If you've decided to start a small farm business raising chickens for meat, you're probably wondering where to begin. You get some chicks, raise them to slaughtering size, process them or get them processed, and sell them, right? It sounds easy, but organizing your chicken broiler business takes some work. Follow these steps and you'll be off and running–and making money selling delicious, fresh pastured chicken–very soon.
Know the Laws
You should begin by investigating your state and local laws around poultry sales. This is going to feed into the next two steps, where you will determine your market and write a business plan.
Many states require that meat chickens be processed in a USDA-approved facility in order to legally be sold to the public. However, in some states, you can sell whole chickens directly to restaurants if your poultry operation is small enough in scale. You may also be allowed to sell whole chickens to the public as long as you sell them directly from your farm.
Research the laws that apply to you, because knowing where you'll get the chickens processed and how much that will cost will affect your business plan.
Learn How to Raise Chickens for Meat
How will you raise your chickens? On pasture or confined? Learn how to keep baby chicks healthy and raise them to market size without losing too many to illness or predators.
Know Your Market
Figuring out your market is the next step for your new chicken business. Who are your local buyers? Will you sell to consumers directly from your farm, and if so, how will they know where to find you?

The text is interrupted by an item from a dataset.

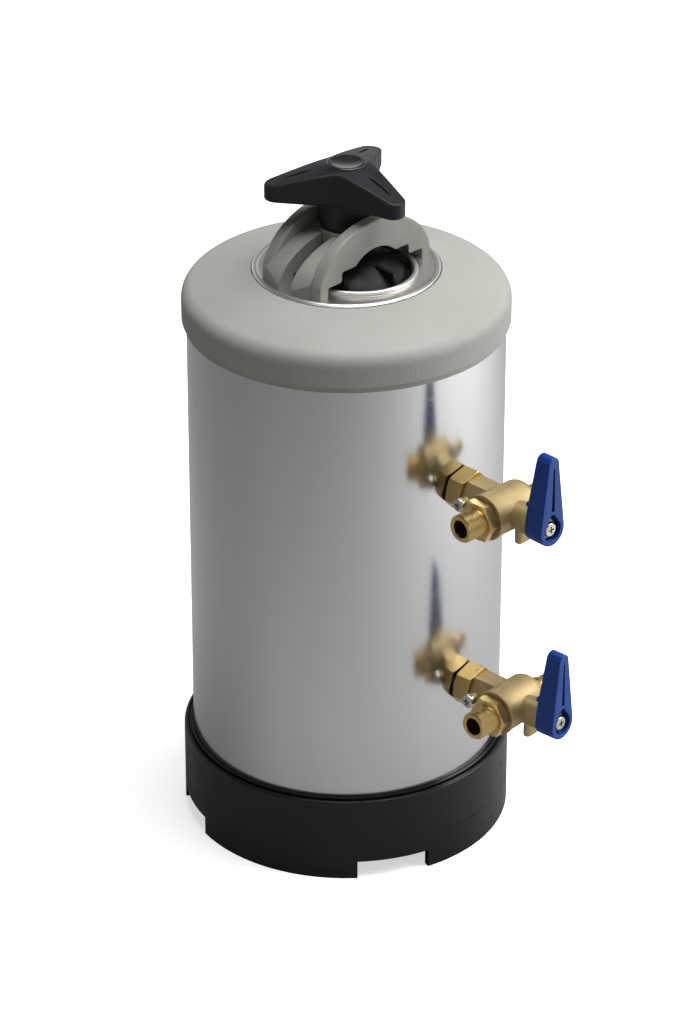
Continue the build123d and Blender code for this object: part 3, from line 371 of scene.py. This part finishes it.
# Blue nylon, moulded: satin, paler on rubbed edges, with painted shade in its recesses
LEVER_NYLON = Finish(
    name="moulded_blue_nylon", base="#003e94", drift="#00378a", worn="#3563b2", metallic=0.0,
    rough=(0.32, 0.4), cloud_mm=10.0, grain_mm=0.4, grain_deep_mm=0.01,
    wave_mm=9.0, wave_deep_mm=0.03, scuff=0.08, shade_and_dust="#062050", shade_and_dust_share=0.5, edge_mm=0.6, wear=0.6, ior=1.4,
)
# Cold-headed stainless screws: bright, with painted shade in their crosses
SCREW_STEEL = Finish(
    name="cold_headed_steel", base="#cfc9bf", drift="#bcb6ac", worn="#ece8e0", metallic=1.0,
    rough=(0.2, 0.32), cloud_mm=2.0, grain_mm=0.25, grain_deep_mm=0.008,
    shade_and_dust="#3a342b", shade_and_dust_share=0.7, shade_and_dust_mm=1.0, edge_mm=0.2,
)
# Nitrile rubber, moulded: black and dull
SEAL_RUBBER = Finish(
    name="nitrile_rubber", base="#161615", drift="#1c1c1b", worn="#2a2a28", metallic=0.0,
    rough=(0.6, 0.75), cloud_mm=3.0, grain_mm=0.3, grain_deep_mm=0.02,
)
# Pressed fibre washer: dark brown and dry
FIBRE = Finish(
    name="pressed_fibre", base="#1d1a16", drift="#2a251e", worn="#3a342b", metallic=0.0,
    rough=(0.7, 0.85), cloud_mm=2.0, grain_mm=0.2, grain_deep_mm=0.03,
)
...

Will you sell to restaurants?
Also consider whether you will sell conventional Cornish rocks, the fast-growing cross that is the large-scale poultry industry standard, or go for an heirloom breed or hybrid specially designed to forage on pasture, like freedom rangers. Your market will determine this; are you selling to people who know the difference and care? Birds raised on pasture may take longer to reach market weight, ultimately costing you more money. Will the market support the price per pound you'll need to charge to be profitable?
Write a Business Plan
Identifying your market is part of your business plan, but you'll need more information than just that to create a guide for your business as you move along toward its creation.
Another part of the business plan is making specific, measurable goals. How many broilers will you raise for your first run? What is the market size? What equipment will you need for them: fencing, housing, waterers, and feeders?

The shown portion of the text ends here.